Why do INFJs withdraw instead of addressing conflict directly?

INFJs are wired to protect relational harmony, which means they often absorb tension rather than surface it. They’re also slow processors who need time to understand what they’re feeling before they can articulate it. By the time they’re ready to address something, the moment has passed and the other person has moved on. This pattern can lead to the infamous door slam, where the INFJ cuts off a relationship entirely after a long period of silent accumulation. Learning to surface tension earlier, even imperfectly, is one of the most important growth areas for this type.

Are INFJs and INFPs similar in how they handle difficult relationships?

They share some surface similarities, but the underlying dynamics are quite different.
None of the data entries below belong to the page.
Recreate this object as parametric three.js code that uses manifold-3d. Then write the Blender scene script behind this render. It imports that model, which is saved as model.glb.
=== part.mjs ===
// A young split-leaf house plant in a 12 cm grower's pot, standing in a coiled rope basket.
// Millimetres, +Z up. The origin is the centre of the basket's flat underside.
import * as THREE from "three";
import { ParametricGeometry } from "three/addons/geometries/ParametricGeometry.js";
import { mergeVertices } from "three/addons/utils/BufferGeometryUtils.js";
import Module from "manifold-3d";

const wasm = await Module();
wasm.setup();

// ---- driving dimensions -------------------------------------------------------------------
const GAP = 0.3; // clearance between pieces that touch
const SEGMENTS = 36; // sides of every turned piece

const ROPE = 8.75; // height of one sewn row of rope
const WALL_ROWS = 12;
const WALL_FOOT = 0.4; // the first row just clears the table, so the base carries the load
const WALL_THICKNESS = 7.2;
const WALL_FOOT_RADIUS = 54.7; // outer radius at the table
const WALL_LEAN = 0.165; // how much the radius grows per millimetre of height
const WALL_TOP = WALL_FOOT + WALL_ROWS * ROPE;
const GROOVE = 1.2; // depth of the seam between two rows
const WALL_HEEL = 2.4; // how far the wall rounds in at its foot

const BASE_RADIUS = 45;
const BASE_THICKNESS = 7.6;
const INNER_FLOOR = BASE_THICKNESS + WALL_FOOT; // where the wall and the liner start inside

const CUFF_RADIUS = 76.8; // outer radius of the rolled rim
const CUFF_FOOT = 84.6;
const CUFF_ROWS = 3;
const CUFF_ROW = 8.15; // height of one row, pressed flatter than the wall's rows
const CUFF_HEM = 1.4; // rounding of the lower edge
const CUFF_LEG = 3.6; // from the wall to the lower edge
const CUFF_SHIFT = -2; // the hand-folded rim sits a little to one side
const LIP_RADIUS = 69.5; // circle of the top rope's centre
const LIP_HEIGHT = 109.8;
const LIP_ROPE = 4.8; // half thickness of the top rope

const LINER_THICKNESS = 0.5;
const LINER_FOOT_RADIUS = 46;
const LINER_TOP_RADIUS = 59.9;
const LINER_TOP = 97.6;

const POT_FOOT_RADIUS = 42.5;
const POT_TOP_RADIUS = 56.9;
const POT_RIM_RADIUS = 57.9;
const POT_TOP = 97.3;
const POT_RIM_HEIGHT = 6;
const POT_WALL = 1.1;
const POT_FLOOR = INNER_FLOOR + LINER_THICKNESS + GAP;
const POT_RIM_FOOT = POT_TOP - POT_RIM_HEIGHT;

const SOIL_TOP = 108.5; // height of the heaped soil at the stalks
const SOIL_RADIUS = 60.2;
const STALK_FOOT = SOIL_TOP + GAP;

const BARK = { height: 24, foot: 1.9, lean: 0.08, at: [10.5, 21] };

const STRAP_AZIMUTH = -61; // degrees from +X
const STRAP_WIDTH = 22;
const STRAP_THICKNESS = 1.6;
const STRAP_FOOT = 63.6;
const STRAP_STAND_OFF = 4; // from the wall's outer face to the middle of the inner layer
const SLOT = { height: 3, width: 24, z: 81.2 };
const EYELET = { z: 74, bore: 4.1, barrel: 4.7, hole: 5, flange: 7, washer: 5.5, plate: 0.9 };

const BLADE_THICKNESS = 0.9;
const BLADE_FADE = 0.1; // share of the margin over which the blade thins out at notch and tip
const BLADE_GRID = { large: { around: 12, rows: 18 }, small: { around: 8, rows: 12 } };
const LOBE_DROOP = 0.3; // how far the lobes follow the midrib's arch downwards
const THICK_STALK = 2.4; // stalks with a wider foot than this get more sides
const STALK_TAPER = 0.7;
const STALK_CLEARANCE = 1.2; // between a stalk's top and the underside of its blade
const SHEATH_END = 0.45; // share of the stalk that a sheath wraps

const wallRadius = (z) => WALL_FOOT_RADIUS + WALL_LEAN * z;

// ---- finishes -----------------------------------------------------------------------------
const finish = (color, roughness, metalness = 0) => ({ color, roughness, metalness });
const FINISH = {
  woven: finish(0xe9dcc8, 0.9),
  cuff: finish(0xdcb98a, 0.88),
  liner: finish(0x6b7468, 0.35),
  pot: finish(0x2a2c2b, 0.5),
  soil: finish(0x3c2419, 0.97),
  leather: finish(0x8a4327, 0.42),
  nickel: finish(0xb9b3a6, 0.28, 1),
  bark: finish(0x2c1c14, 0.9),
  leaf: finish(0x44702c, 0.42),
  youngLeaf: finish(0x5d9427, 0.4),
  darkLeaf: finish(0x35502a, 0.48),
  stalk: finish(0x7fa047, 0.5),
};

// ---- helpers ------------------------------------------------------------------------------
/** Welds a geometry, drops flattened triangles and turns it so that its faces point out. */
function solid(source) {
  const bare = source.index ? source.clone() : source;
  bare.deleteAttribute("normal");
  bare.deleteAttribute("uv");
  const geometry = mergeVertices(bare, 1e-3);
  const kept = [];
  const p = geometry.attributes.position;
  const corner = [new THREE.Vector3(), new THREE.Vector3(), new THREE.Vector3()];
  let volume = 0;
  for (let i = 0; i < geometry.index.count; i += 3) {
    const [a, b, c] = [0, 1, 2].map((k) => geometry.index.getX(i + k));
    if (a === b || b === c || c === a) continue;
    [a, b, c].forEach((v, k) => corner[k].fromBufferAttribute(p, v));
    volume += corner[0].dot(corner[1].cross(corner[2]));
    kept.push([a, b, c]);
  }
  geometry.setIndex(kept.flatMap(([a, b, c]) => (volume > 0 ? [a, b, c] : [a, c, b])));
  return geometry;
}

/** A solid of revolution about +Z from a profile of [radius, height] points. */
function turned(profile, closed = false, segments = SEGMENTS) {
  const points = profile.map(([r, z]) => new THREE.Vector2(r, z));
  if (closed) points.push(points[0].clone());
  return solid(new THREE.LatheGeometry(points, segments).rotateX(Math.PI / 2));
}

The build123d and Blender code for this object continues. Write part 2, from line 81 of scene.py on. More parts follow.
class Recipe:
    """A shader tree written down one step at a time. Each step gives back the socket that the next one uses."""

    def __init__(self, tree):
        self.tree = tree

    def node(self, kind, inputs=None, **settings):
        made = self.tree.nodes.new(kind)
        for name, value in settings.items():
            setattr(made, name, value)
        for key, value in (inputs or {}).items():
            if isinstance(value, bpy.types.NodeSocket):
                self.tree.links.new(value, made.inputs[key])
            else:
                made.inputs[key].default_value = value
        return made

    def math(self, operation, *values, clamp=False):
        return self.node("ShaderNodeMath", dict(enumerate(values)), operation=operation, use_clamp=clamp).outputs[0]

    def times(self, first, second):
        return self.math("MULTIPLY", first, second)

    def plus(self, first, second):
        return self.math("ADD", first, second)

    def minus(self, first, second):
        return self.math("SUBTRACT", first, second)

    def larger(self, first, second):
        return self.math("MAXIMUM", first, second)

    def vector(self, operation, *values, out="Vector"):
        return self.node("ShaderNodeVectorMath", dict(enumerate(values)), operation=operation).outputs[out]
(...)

INFPs tend to internalize conflict as a reflection of their own worth, asking “what does this say about me?” INFJs tend to internalize conflict as a threat to the relationship itself, asking “what does this mean for us?” Both patterns lead to avoidance and unresolved tension, but the emotional texture is distinct. INFPs often need to work on separating their identity from conflict outcomes, while INFJs often need to work on expressing their needs before resentment builds.

Can INFJs build good relationships with types they typically clash with?

Absolutely. Type compatibility describes tendencies, not destinies. Many INFJs have deeply meaningful relationships with ESTPs, ENTJs, and ESFPs, particularly when both people have done enough self-awareness work to understand their own patterns. The INFJ’s part of that work usually involves learning to communicate needs directly instead of hoping they’ll be intuited, and learning to extend the same empathy to others that they so readily offer to people they already feel close to. Growth on both sides makes almost any pairing workable.